Survivors Will Often be Unable to Afford a More Expensive Fault-Based Divorce
The more issues that are contested in a divorce proceeding, the higher the legal fees and litigation expenses. A divorce in which domestic violence is alleged will almost always be a contested divorce. This is especially true when a finding of domestic violence could adversely impact an abuser’s child custody claims, immigration status, or require him to surrender his guns. Thus, a fault-based divorce is more expensive than no-fault divorce.
Abused spouses often do not have access to or control over household finances because 94 to 99 percent of victims of domestic violence experience economic abuse. The significant financial expense required to prove fault is therefore a barrier for many survivors.
Thus, while no-fault divorce does not prompt people to leave happy marriages just because they can, fault-based divorce might well trap someone who wants or needs to leave. A survivor may ultimately perceive a fault-based divorce as so dangerous, traumatic, or costly that they will be deterred from separating and forced to remain in an abusive relationship.
Fault-Based Divorce Causes Unnecessary Delays and Headaches
Contested fault-based divorces involve more hearings in family court, which fills up the dockets of judges and consumes court resources, including court reporters, interpreters, and other staff.

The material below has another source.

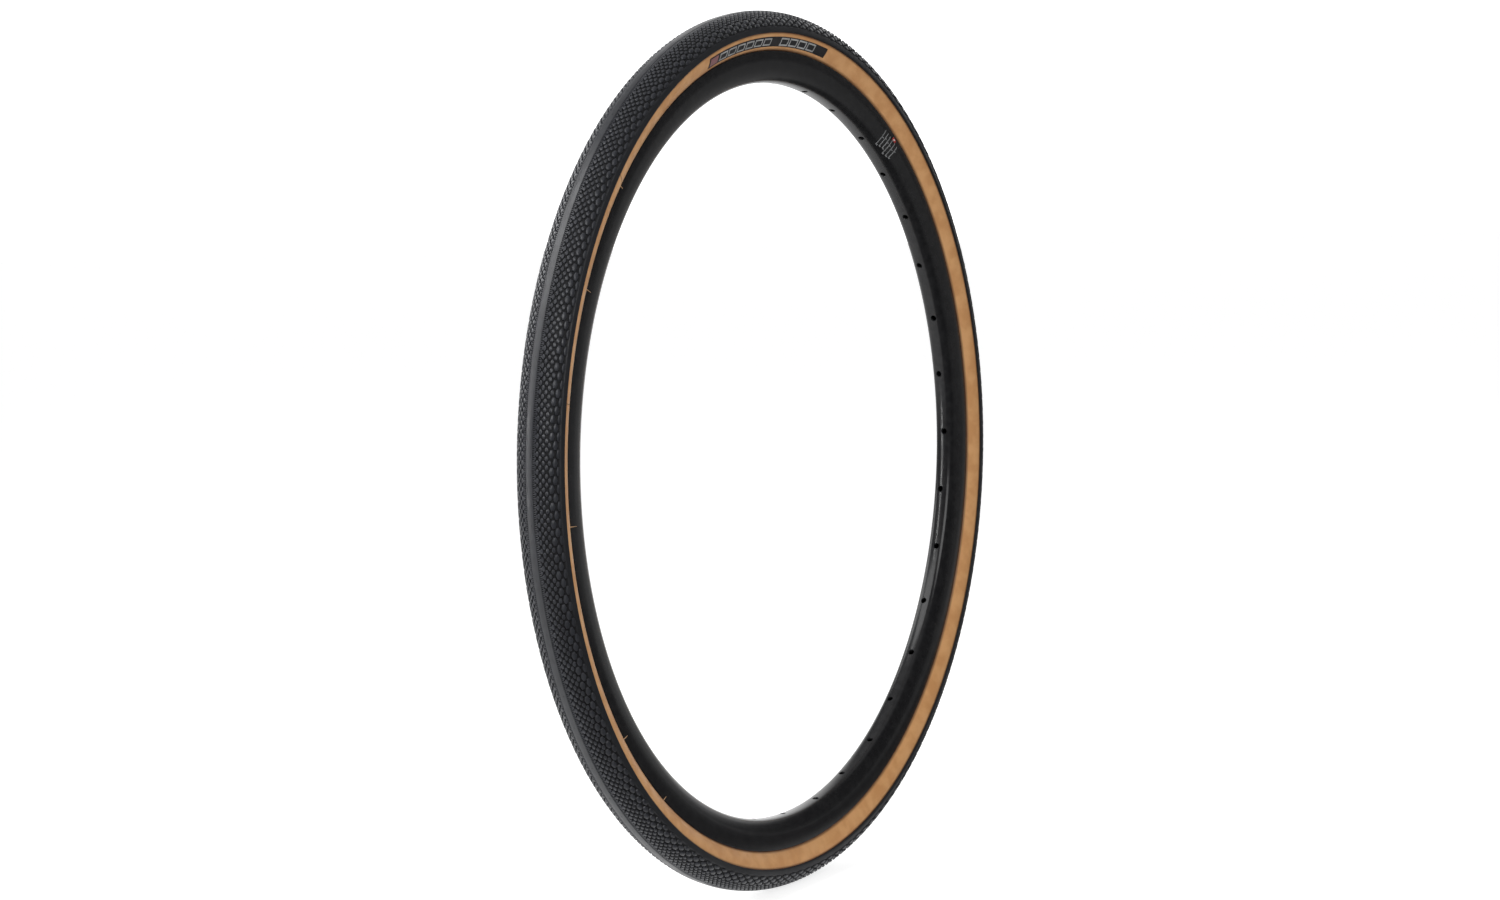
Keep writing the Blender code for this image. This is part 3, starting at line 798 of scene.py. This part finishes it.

Texas family courts are already overburdened. In Dallas County, for instance, trial dates for divorce litigants are currently being scheduled approximately six months from the pre-trial hearing. An increase in fault-based divorce would cause the family court system to become even more backlogged, which impacts not only victims of domestic violence but also any party interacting with the family court system, including parties pursuing divorce based on agreed insupportability, as well as those seeking child support orders, adoption of a child, name changes, or any of the many things that occur in family court.
The burden on the court system from contested divorces is of particular concern for family courts, where the majority of litigants are pro se. In Tarrant County, for instance, 68 percent of litigants in the district’s six family courts proceed without an attorney. Judges must walk unrepresented litigants through the process, correct forms and petitions, and provide alternative court dates for missed hearings. If all pro se litigants were required to pursue a contested fault-based divorce, involving complex legal arguments and sophisticated presentation of evidence, the family court system would become even more burdened and hearings increasingly delayed.
Delays in adjudication of legal claims are inconvenient for everyone but are especially harmful for victims of domestic violence, as delays force victims to remain in contested litigation (which as detailed above is one of the most dangerous times for victims) for a longer period of time. Moreover, low-income victims will be acutely affected by repealing no-fault divorce, as this population is more likely to experience abuse and more likely to be self-represented, but less likely to have the education and experience to successfully pursue pro se litigation. Do we want to return to a system in which only rich people can get divorced?
We will likely never know the full story of Crowder’s marriage and divorce, but nothing he alleges is a compelling argument to get rid of no-fault divorce generally—or to force his own wife to remain married to him against her will. Borrowing from Crowder’s own playbook, we suggest: Steven Crowder was a Bad Husband: Change My Mind.